Изменить стиль страницы

— Да ведь это правда, — безжалостно унижала его Сушкова. — Мне восемнадцать лет, я уже две зимы выезжаю в свет, а вы еще стоите на пороге этого света и не так-то скоро его перешагнете.

Он сказал еще что-то. Сушкова отвечала в том же духе. Саша Верещагина при начале этого разговора еще смеялась, но скоро умолкла. Нет, все это слишком далеко от веселых розыгрышей... Мишель не заслуживает таких унижений, да еще от таких непроходимых дур, хотя и обладающих прекрасными глазами. А стихи о нищем — совсем не «младенческие». Бедный Мишель... И чего она тычет ему в нос своим «светом», словно он и вправду его не видал.

На обратном пути Лермонтов был мрачен и почти не участвовал в разговорах. 21 августа они приехали в Москву. В этот же день Лермонтов подал в канцелярию университета прошение: «Родом я из дворян, сын капитана Юрия Петровича Лермонтова; имею от роду 16 лет; обучался в Университетском благородном пансионе разным наукам в старшем отделении высшего класса; ныне же желаю продолжать учение мое в Императорском московском университете, почему Правление оного покорнейше прошу, включив меня в число своекоштных студентов нравственно-политического отделения, допустить к слушанию профессорских лекций. — Свидетельства о роде и учении моем при сем прилагаю. К сему прошению Михаил Лермонтов руку приложил».

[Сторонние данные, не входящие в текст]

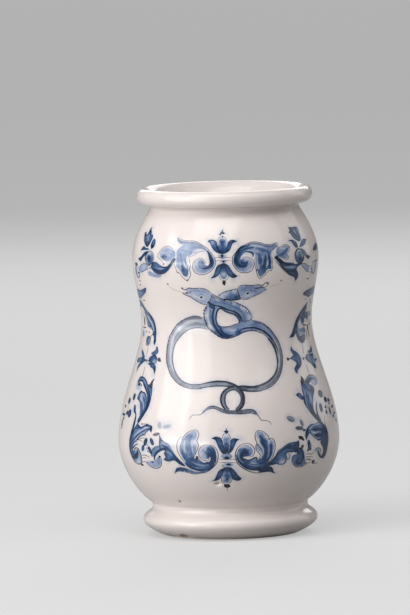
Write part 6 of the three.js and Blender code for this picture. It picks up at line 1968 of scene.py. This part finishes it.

Назначен был день испытаний.

В Москве в это время говорили о двух вещах — о приближающейся холере и о революции во Франции. Но больше все-таки о революции. Москва не Петербург... Здесь, вдали от двора и Третьего отделения (даром, что у них везде есть уши), исстари привыкли к свободным беседам. У Лопухиных, Поливановых, Бахметевых и Мещериновых, да и почти везде, где Лермонтов бывал, он в августе и сентябре 1830 года слышал все новые и новые подробности о том, как старый республиканец генерал Лафайет, возглавив стихийное восстание народа в Париже, сверг короля Карла X, осмелившегося отменить Конституционную хартию и новыми указами уничтожить почти все народные права. Три дня, с 27 по 29 июля, на всех парижских улицах лилась кровь, звучал клич «Долой Бурбонов!», разрушались правительственными войсками одни баррикады, но тут же возникали другие.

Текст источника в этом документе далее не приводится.